Monoenergetic electron acceleration in plasmas by an ultrashort petawatt laser pulse

POSTER

Abstract

Focusing an ultra-short (tens of fs) petawatt laser pulse in a wide focal spot ($\sim100$~$\mu$m) in rarefied plasma ($\sim10^ {17}$~cm$^{-3}$) enables accelerating electrons up to 1 GeV by a laser wake-field without a channel. An ultrashort laser pulse with an overcritical power for relativistic self- focusing propagates in plasmas as in vacuum. The nonlinear quasi-plane plasma wake effectively traps and accelerates injected electrons with a wide range of initial energies. The accelerating and focusing phases of the nonlinear three- dimensional axi-symmetric laser wake can almost entirely overlap starting from a certain distance behind the laser pulse in homogeneous plasma. Such a field structure results from the curvature of phase fronts due to the transversely inhomogeneous relativistic plasma frequency shift.

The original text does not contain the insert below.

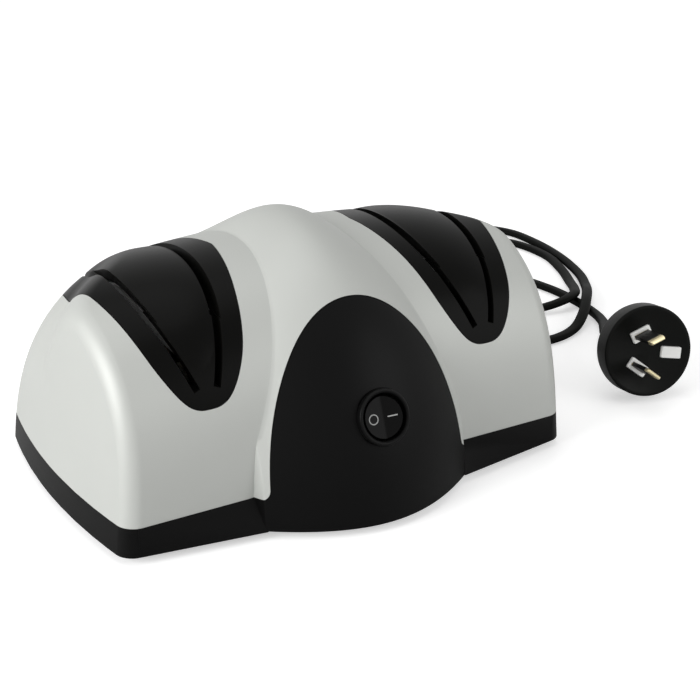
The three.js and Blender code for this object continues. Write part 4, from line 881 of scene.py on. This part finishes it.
def window_tool(centre_x, grow):
    """The insert's outline, seen from 45 degrees above, as a bar bent over the crest from back to front.
    A uniform Catmull-Rom line through the half outline, moved out along its normal and mirrored."""
    line = np.vstack([OUTLINE[1] * (-1, 1), OUTLINE])
    before, after = line[:-1], line[1:]
    leave = (after - np.vstack([line[:1], line[:-2]])) / 2
    arrive = (np.vstack([line[2:], line[-1:]]) - before) / 2
    t = np.linspace(0, 1, 10, endpoint=False)[None, :, None]
    before, after, leave, arrive = (part[:, None] for part in (before, after, leave, arrive))
    curve = (2 * before - 2 * after + leave + arrive) * t**3
    curve += (3 * after - 3 * before - 2 * leave - arrive) * t**2
    curve = np.vstack([(curve + leave * t + before).reshape(-1, 2), line[-1]])
    curve = curve[curve[:, 0] > 0.01]
    along = np.vstack([curve[1:], curve[-1:]]) - np.vstack([curve[:1], curve[:-1]])
    along /= np.linalg.norm(along, axis=1)[:, None]
    right = curve + grow * np.column_stack([along[:, 1], -along[:, 0]])
    outline = np.vstack([[(0, -3 - grow)], right, right[::-1] * (-1, 1)])
    across, up = outline.T
    reach = 130.0
    rings = [
        np.column_stack([across, (reach - up) / 2**0.5, (reach + up) / 2**0.5]),
        np.column_stack([across, 0 * up, 2**0.5 * up]),
        np.column_stack([across, (up - reach) / 2**0.5, (reach + up) / 2**0.5]),
    ]
    return tool(np.array(rings) + (centre_x, 0, 0))


def slab_tool(centre_x, side, offset, width, half_length, z0, z1):
    """A bare slab along Y that leans with a knife slot, moved across itself by an offset."""
    height = (z1 - z0) / np.cos(SLOT_LEAN)
    half = width / 2
    ring = np.array([(-half, 0), (half, 0), (half, height), (-half, height)]) + (offset, 0)
    turn = side * SLOT_LEAN
    x = ring[:, 0] * np.cos(turn) + ring[:, 1] * np.sin(turn)
    z = -ring[:, 0] * np.sin(turn) + ring[:, 1] * np.cos(turn)
    foot = SLOT_SPACING / 2 + (z0 - SLOT_BOTTOM) * np.tan(SLOT_LEAN)
    outline = np.column_stack([x + centre_x + side * foot, z + z0])
    return tool(upright_rings(outline, (-half_length, half_length)))


def wing_skin_at(real_x, angle):
    """The wing's skin at a real x: the x before bow and draft is corrected six times."""
    rounding = rounding_at(angle)
    x = np.array(real_x, float)
    for _ in range(6):
        turned = np.clip((np.abs(x) - WING_HALF_LENGTH + rounding) / rounding, 0, 1)
        point = body_point(x, angle, wing_reach(angle, x) - rounding * (1 - np.sqrt(1 - turned**2)))
        x = x + real_x - point[..., 0]
    return point


def wedge_tool(centre_x):
    """The wedge between the slots: the skin raised by 1 - along^2, fading out at the slots' bottoms."""
    low, high = 0.0, np.pi / 2
    for _ in range(36):
        middle = (low + high) / 2
        low, high = (middle, high) if wing_skin_at(centre_x, middle)[2] < SLOT_BOTTOM else (low, middle)
    angle = np.linspace(low, np.pi - low, 97)[:, None]
    height = wing_skin_at(np.full_like(angle, centre_x), angle)[..., 2]
    half = np.maximum(SLOT_SPACING / 2 + (height - SLOT_BOTTOM) * np.tan(SLOT_LEAN), 1.5)
    along = np.linspace(-1, 1, 25)[None, :]
    skin = wing_skin_at(centre_x + along * half, np.broadcast_to(angle, (97, 25)))
    outward = skin * (0, 1, 1)
    outward /= np.linalg.norm(outward, axis=-1)[..., None]
    rise = (1 - along**2) * smoothstep(height, SLOT_BOTTOM, SLOT_STEP) - 0.2
    outer, below = skin + outward * rise[..., None], skin - outward * 2.5
    return tool(np.concatenate([outer, below[:, ::-1]], axis=1))


insert_gloss = moulded(
    "glossy_black_insert", "#070706", "#0a0a09", 0.3, 0.7, 0.006, 0.04, Specular_IOR_Level=0.045
)
for label, centre_x in (("coarse", -STAGE_X), ("fine", STAGE_X)):
    under = COVER_WALL + SHELL_GAP
    insert = mesh_object("slot_insert_" + label, *skin_over(body_rings(hump=False)), insert_gloss)
    skin_window, flange_window = window_tool(centre_x, -SHELL_GAP), window_tool(centre_x, 3.5)
    flange = tool(body_rings(under, hump=False, turns=96))
    carve(flange, ("INTERSECT", flange_window))
    carve(
        insert,
        ("INTERSECT", skin_window),
        ("UNION", flange),
        ("DIFFERENCE", tool(body_rings(under + 2, hump=False, turns=96))),
        ("UNION", wedge_tool(centre_x)),
    )
    for side in (-1, 1):
        for offset in (-2.8, 2.8):
            guide = slab_tool(centre_x, side, offset, 1.8, 36, 63, 74)
            carve(guide, ("INTERSECT", tool(body_rings(under, hump=False, turns=72))))
            carve(insert, ("UNION", guide))
    carve(
        insert,
        *[("DIFFERENCE", slab_tool(centre_x, side, 0, 2.5, 75, SLOT_BOTTOM, 175)) for side in (-1, 1)],
        *[("DIFFERENCE", slab_tool(centre_x, side, 0, 3.4, 75, SLOT_STEP, 175)) for side in (-1, 1)],
        ("DIFFERENCE", box_tool(-200, 200, -200, 200, -1, SPLIT_HEIGHT + LIP_RISE + SHELL_GAP)),
    )
    shade_by_skin(insert, False)
    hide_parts("insert_" + label)
    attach(insert, "housing")

# Cover: one ABS shell in satin silver paint, closed on the base from above and screwed from below.
# The front arch takes the nose, and two windows take the inserts.
silver_paint = moulded(
    "satin_silver_paint", "#b6b8b4", "#bec0bc", 0.5, 0.12, 0.002, 0.05, metallic=0.18, Specular_IOR_Level=0.3
)
cover = mesh_object("cover_shell", *skin_over(body_rings()), silver_paint)
relief_hole = turned_rings([0, CUT_DEPTH], [4.5, 4.5], 48)[..., [0, 2, 1]] + (RELIEF_X, 0, RELIEF_Z)
bosses = [tool(body_rings(COVER_WALL / 2, turns=72)) for _ in BOSSES]
for limit, place in zip(bosses, BOSSES):
    carve(limit, ("INTERSECT", bar_tool(*place, SPLIT_HEIGHT + SHELL_GAP, 88.3, 4)))
carve(
    cover,
    ("DIFFERENCE", tool(body_rings(COVER_WALL, turns=96))),
    ("DIFFERENCE", box_tool(-200, 200, -200, 200, -1, SPLIT_HEIGHT)),
    *[("UNION", boss) for boss in bosses],
    ("DIFFERENCE", arch_tool(SHELL_GAP)),
    ("DIFFERENCE", window_tool(-STAGE_X, 0)),
    ("DIFFERENCE", window_tool(STAGE_X, 0)),
    ("DIFFERENCE", tool(relief_hole)),
    *[("DIFFERENCE", bar_tool(*place, 0, 28.3, 1.8)) for place in BOSSES],
)
shade_by_skin(cover, True)
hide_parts("cover")
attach(cover, "housing")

Consequently, the number of trapped low-energy electrons can be much greater than that predicted by the linear wake theory. This effect is favorable for quasi-monoenergetic acceleration of several hundreds of pC to about 1 GeV per electron. External electron injection into the plasma wake (RF-based, colliding laser pulses etc.) is discussed.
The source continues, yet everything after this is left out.